Commercials are Legit

If you’re a young actor, making commercial acting a priority from the start can put you ahead of the game. Although commercials may not be the high art of acting, they are far more artistically satisfying than waiting tables. If you give them your best, they can at least put some cash in your pockets. “Nothing makes success like success,” said See. “And the hardest thing is getting the first job.” Once you start getting auditions, you may find that even though you may have been the best act in the room, for some reason the director or client decided to go with someone else. The best actor in the room doesn’t always get the job.

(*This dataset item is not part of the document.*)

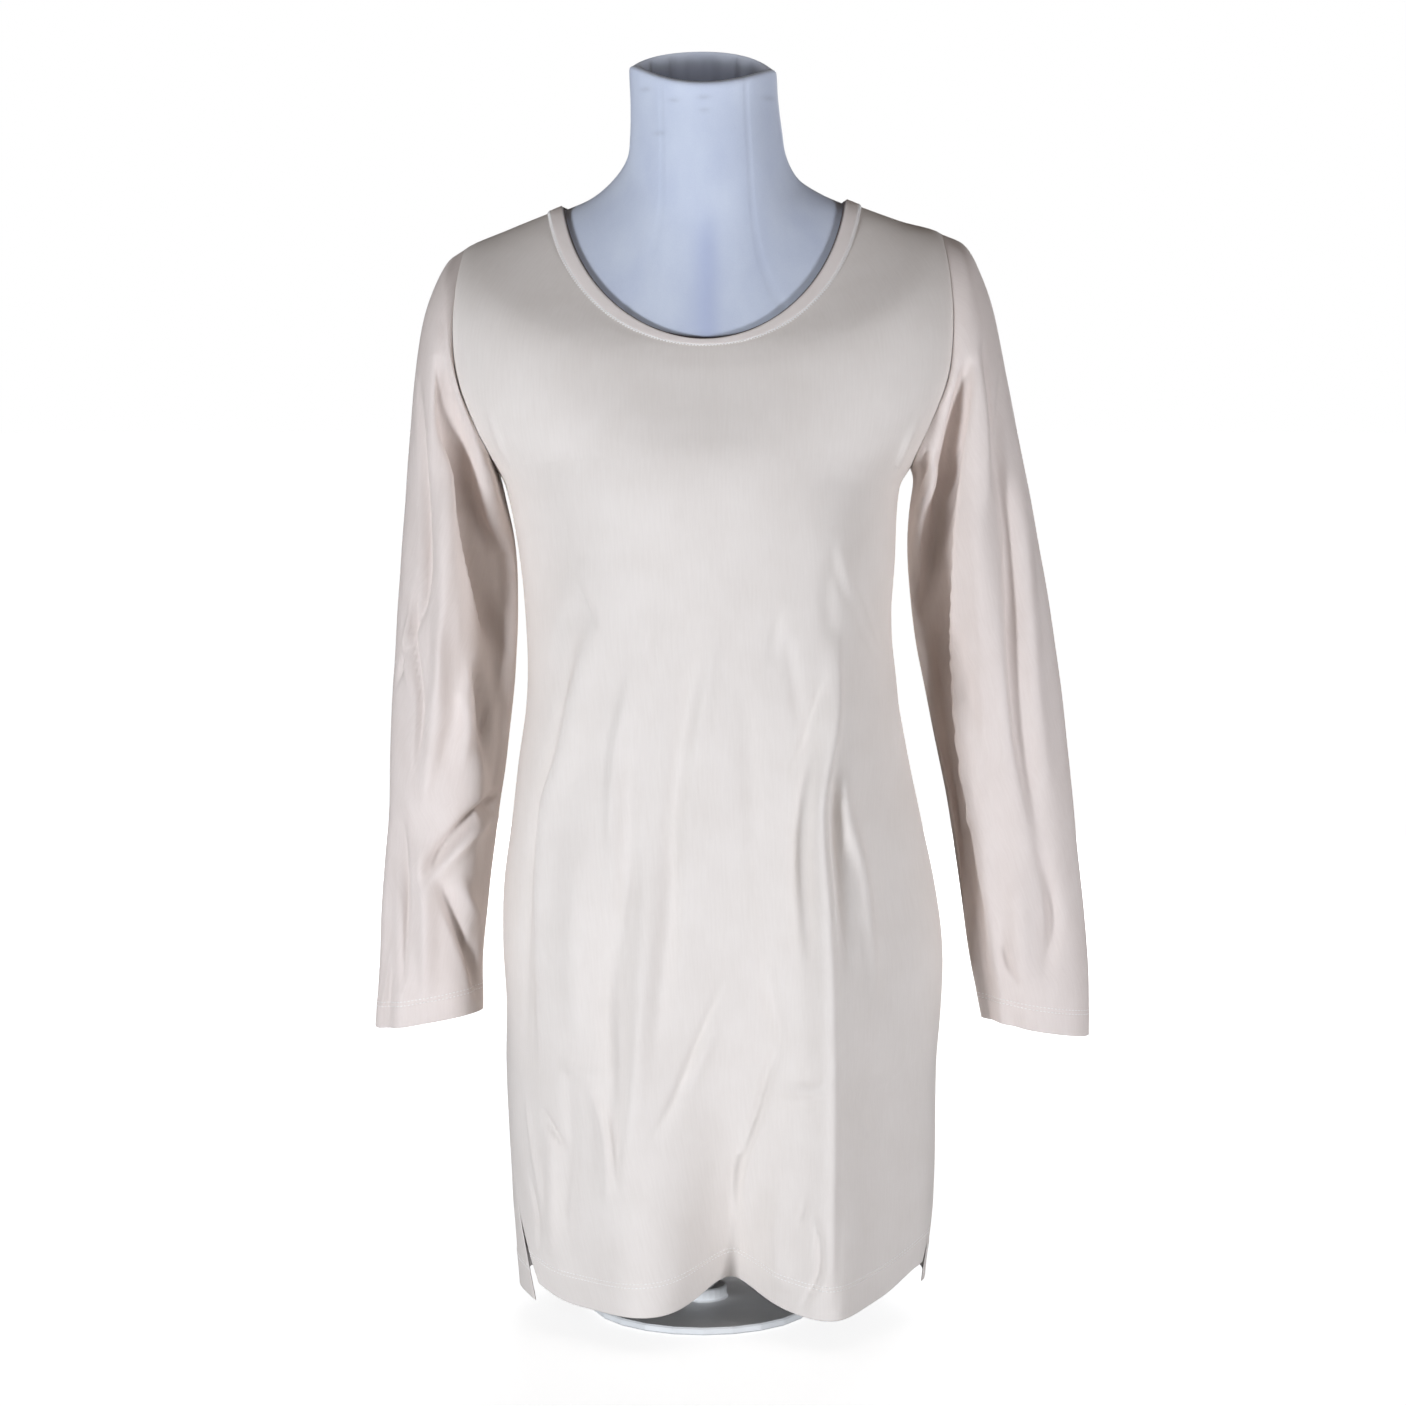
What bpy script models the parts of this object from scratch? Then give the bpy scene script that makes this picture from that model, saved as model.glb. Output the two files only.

A Win Whether You Book Or Not

Yet, if you perform well at an audition, those directors and casting directors are going to request you for future calls and continue to bring you in. “You should be shooting for a 50 percent or more callback ratio,” said See. “That means you are doing well in the room and your agents are submitting you. And if you get enough callbacks, you’re going to book.” Elizabeth Bunnell, a former casting director with Liz Lewis Casting, said there’s another plus to commercials, too. “There are a lot of directors who do commercials who are either up and coming or doing commercials on the side,” she said. “So it is a great way for actors to meet and get to know these directors. The same goes for producers. It’s possible.”